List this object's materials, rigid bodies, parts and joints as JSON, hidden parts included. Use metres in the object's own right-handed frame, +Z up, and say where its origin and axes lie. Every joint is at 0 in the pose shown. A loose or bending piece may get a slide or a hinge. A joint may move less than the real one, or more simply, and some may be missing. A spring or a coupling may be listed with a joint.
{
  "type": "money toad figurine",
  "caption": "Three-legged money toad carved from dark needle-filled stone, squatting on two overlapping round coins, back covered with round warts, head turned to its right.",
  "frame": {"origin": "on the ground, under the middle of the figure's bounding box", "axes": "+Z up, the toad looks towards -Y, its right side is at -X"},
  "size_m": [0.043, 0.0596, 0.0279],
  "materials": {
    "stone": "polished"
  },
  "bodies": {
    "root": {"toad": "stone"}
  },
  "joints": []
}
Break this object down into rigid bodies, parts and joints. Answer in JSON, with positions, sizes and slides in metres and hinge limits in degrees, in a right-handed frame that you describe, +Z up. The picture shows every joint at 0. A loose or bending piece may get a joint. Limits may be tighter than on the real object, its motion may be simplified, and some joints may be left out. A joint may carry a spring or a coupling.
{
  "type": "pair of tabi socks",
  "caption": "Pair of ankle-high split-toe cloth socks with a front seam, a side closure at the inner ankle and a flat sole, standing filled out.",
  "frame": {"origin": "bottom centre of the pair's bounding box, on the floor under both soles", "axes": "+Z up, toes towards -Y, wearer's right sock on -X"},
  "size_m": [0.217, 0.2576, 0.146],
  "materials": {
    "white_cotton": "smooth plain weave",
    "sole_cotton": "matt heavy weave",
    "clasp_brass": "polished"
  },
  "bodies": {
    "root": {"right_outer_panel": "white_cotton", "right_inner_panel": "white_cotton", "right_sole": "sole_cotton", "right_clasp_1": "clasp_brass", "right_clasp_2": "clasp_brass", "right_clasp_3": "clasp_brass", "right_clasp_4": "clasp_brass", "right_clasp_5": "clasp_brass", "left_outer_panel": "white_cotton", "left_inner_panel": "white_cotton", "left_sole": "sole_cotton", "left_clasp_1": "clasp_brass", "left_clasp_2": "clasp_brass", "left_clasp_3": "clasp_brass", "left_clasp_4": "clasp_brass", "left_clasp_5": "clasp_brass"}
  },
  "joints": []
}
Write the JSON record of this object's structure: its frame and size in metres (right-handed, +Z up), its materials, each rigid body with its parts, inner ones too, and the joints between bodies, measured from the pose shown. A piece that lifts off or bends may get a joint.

□ □ □

• **Prompt**:
For each line in the data above that contains the string "bending", extract the line.

• **Full response**:
List this object's materials, rigid bodies, parts and joints as JSON, hidden parts included. Use metres in the object's own right-handed frame, +Z up, and say where its origin and axes lie. Every joint is at 0 in the pose shown. A loose or bending piece may get a slide or a hinge. A joint may move less than the real one, or more simply, and some may be missing. A spring or a coupling may be listed with a joint.
Break this object down into rigid bodies, parts and joints. Answer in JSON, with positions, sizes and slides in metres and hinge limits in degrees, in a right-handed frame that you describe, +Z up. The picture shows every joint at 0. A loose or bending piece may get a joint. Limits may be tighter than on the real object, its motion may be simplified, and some joints may be left out. A joint may carry a spring or a coupling.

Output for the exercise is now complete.